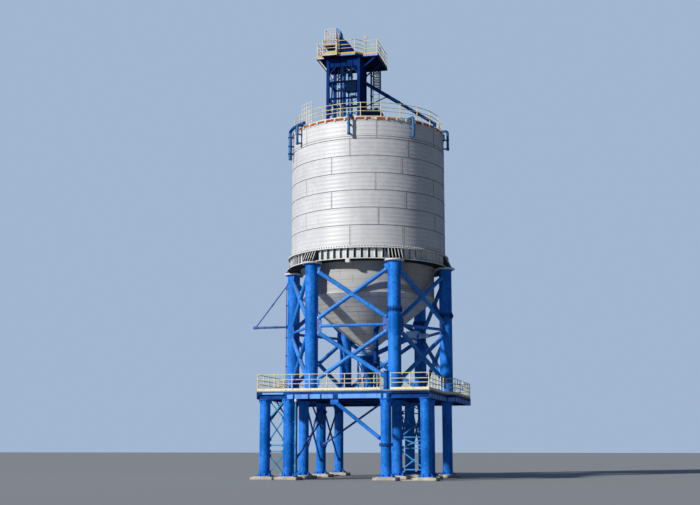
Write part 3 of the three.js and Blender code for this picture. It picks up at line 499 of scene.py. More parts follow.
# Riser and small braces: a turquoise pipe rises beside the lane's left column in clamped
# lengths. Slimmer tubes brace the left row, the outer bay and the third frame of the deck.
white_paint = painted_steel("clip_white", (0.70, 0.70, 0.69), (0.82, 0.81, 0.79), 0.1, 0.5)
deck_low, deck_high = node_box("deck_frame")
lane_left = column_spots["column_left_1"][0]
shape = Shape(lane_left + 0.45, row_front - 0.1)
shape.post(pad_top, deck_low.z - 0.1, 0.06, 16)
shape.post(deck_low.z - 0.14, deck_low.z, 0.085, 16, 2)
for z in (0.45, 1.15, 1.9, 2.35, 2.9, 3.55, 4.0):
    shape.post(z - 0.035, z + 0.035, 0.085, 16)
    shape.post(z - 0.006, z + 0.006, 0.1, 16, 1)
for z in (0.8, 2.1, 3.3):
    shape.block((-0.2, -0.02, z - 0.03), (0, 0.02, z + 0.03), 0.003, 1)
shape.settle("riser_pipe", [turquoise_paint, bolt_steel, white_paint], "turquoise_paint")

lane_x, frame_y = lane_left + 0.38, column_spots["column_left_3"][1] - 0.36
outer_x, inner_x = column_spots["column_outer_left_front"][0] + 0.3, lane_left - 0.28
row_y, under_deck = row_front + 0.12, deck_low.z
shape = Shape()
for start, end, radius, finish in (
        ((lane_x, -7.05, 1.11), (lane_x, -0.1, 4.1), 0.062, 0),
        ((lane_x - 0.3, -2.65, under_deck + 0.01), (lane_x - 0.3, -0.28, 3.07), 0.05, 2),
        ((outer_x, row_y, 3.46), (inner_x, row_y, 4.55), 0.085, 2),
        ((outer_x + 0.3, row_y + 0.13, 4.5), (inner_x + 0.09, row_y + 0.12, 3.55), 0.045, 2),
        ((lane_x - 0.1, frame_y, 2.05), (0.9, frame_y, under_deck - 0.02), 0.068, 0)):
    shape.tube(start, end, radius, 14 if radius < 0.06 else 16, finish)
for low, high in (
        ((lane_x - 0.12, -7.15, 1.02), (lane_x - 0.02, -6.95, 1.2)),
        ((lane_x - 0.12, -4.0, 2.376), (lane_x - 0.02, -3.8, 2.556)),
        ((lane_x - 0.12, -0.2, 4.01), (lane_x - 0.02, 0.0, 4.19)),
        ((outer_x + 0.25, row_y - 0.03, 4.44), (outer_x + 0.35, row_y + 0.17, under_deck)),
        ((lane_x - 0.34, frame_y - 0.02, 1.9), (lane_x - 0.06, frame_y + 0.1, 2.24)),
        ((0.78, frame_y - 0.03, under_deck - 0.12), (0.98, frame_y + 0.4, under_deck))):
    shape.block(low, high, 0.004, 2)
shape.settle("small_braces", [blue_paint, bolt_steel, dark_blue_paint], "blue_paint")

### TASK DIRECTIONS
Return each line of the data exactly as written above.

### THE RESPONSE
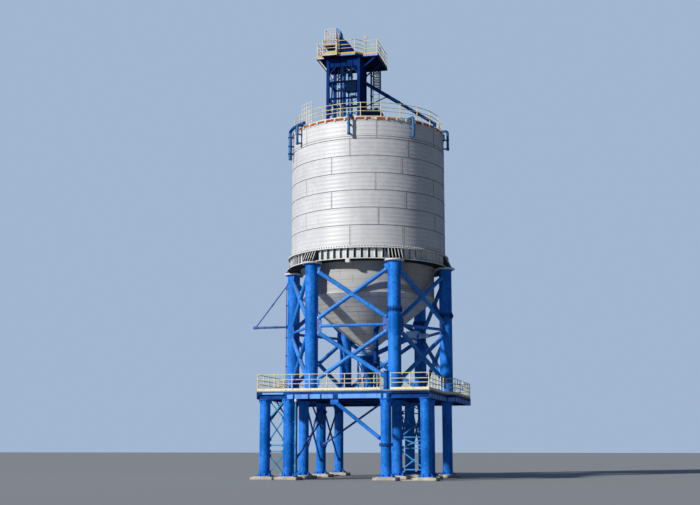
Write part 3 of the three.js and Blender code for this picture. It picks up at line 499 of scene.py. More parts follow.
# Riser and small braces: a turquoise pipe rises beside the lane's left column in clamped
# lengths. Slimmer tubes brace the left row, the outer bay and the third frame of the deck.
white_paint = painted_steel("clip_white", (0.70, 0.70, 0.69), (0.82, 0.81, 0.79), 0.1, 0.5)
deck_low, deck_high = node_box("deck_frame")
lane_left = column_spots["column_left_1"][0]
shape = Shape(lane_left + 0.45, row_front - 0.1)
shape.post(pad_top, deck_low.z - 0.1, 0.06, 16)
shape.post(deck_low.z - 0.14, deck_low.z, 0.085, 16, 2)
for z in (0.45, 1.15, 1.9, 2.35, 2.9, 3.55, 4.0):
    shape.post(z - 0.035, z + 0.035, 0.085, 16)
    shape.post(z - 0.006, z + 0.006, 0.1, 16, 1)
for z in (0.8, 2.1, 3.3):
    shape.block((-0.2, -0.02, z - 0.03), (0, 0.02, z + 0.03), 0.003, 1)
shape.settle("riser_pipe", [turquoise_paint, bolt_steel, white_paint], "turquoise_paint")

lane_x, frame_y = lane_left + 0.38, column_spots["column_left_3"][1] - 0.36
outer_x, inner_x = column_spots["column_outer_left_front"][0] + 0.3, lane_left - 0.28
row_y, under_deck = row_front + 0.12, deck_low.z
shape = Shape()
for start, end, radius, finish in (
        ((lane_x, -7.05, 1.11), (lane_x, -0.1, 4.1), 0.062, 0),
        ((lane_x - 0.3, -2.65, under_deck + 0.01), (lane_x - 0.3, -0.28, 3.07), 0.05, 2),
        ((outer_x, row_y, 3.46), (inner_x, row_y, 4.55), 0.085, 2),
        ((outer_x + 0.3, row_y + 0.13, 4.5), (inner_x + 0.09, row_y + 0.12, 3.55), 0.045, 2),
        ((lane_x - 0.1, frame_y, 2.05), (0.9, frame_y, under_deck - 0.02), 0.068, 0)):
    shape.tube(start, end, radius, 14 if radius < 0.06 else 16, finish)
for low, high in (
        ((lane_x - 0.12, -7.15, 1.02), (lane_x - 0.02, -6.95, 1.2)),
        ((lane_x - 0.12, -4.0, 2.376), (lane_x - 0.02, -3.8, 2.556)),
        ((lane_x - 0.12, -0.2, 4.01), (lane_x - 0.02, 0.0, 4.19)),
        ((outer_x + 0.25, row_y - 0.03, 4.44), (outer_x + 0.35, row_y + 0.17, under_deck)),
        ((lane_x - 0.34, frame_y - 0.02, 1.9), (lane_x - 0.06, frame_y + 0.1, 2.24)),
        ((0.78, frame_y - 0.03, under_deck - 0.12), (0.98, frame_y + 0.4, under_deck))):
    shape.block(low, high, 0.004, 2)
shape.settle("small_braces", [blue_paint, bolt_steel, dark_blue_paint], "blue_paint")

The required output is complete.